La costruzione della reggia di Venaria, a nord di Torino, iniziò nel Seicento su iniziativa del duca Carlo Emanuele II di Savoia, che voleva una base per le battute di caccia. Resa caserma durante le guerre napoleoniche e tale rimasta per 150 anni, la reggia è stata poi restaurata con un grande intervento promosso dall’Unione Europea e a volte con una certa inventiva (la fontana di Ercole recentemente inaugurata è stata reimmaginata sulla base del poco rimasto). Nel 2022 il complesso celebra i 15 anni di riapertura con eventi dedicati al tema del gioco, tra cui la mostra di videogiochi Play – videogame arte e oltre (fino al 15 gennaio 2023), curata da Guido Curto direttore del Consorzio Residenze Reali Sabaude e da Fabio Viola, noto soprattutto come promotore della controversa pratica della gamification, cioè dell’uso di strumenti di manipolazione psicologica sviluppati dal game design in ambiti come l’educazione e il lavoro.

VENTI ANNI dopo la prima mostra italiana ed europea dedicata al videogioco, Play – Il mondo dei videogiochi curata da Jaime D’Alessandro al Palazzo delle Esposizioni di Roma, e dopo le tante iniziative di Neoludica di Luca Traini e Debora Ferrari, tra cui ricordiamo l’evento collaterale per la 54ª Biennale di Venezia Art is a Game 2011-1966, un’altra rassegna italiana viene dedicata all’indagine del videogioco come arte e al suo rapporto con culture, società e altre arti.

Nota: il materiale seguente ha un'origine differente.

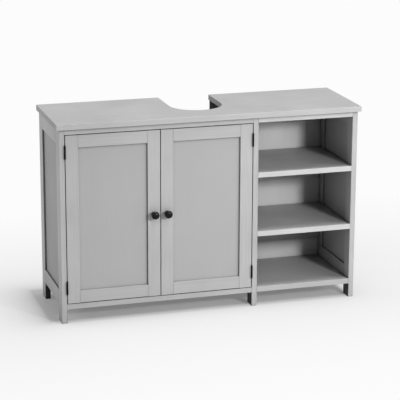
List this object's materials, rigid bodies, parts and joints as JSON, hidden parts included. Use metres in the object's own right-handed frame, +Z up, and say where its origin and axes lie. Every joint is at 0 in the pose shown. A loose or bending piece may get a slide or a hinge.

Lungo le 12 sale/temi di Play – videogame arte e oltre i videogiochi incontrano la ceramica a figure nere del V secolo a.C., Giovanni Battista Piranesi, Gustave Doré, Giorgio de Chirico, Alberto Savini, Hokusai, Atanasio Soldati, Vasilij Kandinskij e Alexander Calder. Incontrano l’arte digitale di Bill Viola, la scultura in bronzo di AES+F e le fotografie di Robbie Cooper. Incontrano l’architettura (e diventano architettura, luoghi da abitare) e la politica, raccontano la vita e la morte.

BELLA sorpresa trovare in un evento piemontese tanto istituzionale RIOT: Civil Unrest di Leonard Menchiari, IV Productions e Merge Games, un simulatore di scontri tra polizia e manifestanti molto critico sulla repressione delle manifestazioni No Tav. Quello che rimane un po’ fuori dal racconto è però la dimensione materiale del videogioco, ed è forse significativo che la sala dedicata alla storia del medium e del suo hardware sia l’ultima. Le persone che hanno realizzato le opere in mostra, le macchine su cui queste opere girano, la storia dell’informatica in cui si inseriscono sono elementi che sembra possibile ignorare quando si racconta il videogioco come arte. Una sala è dedicata a cinque autori (tutti uomini), ma questo rischia di ridurre centinaia di artisti e sviluppatori a meri esecutori della visione di pochi geni. Con le conseguenze svelate a marzo da un’inchiesta di People Make Games: lo studio Mountains autore di Florence, presente in mostra, è stato distrutto proprio dal protagonismo del suo fondatore, la star del videogioco Ken Wong.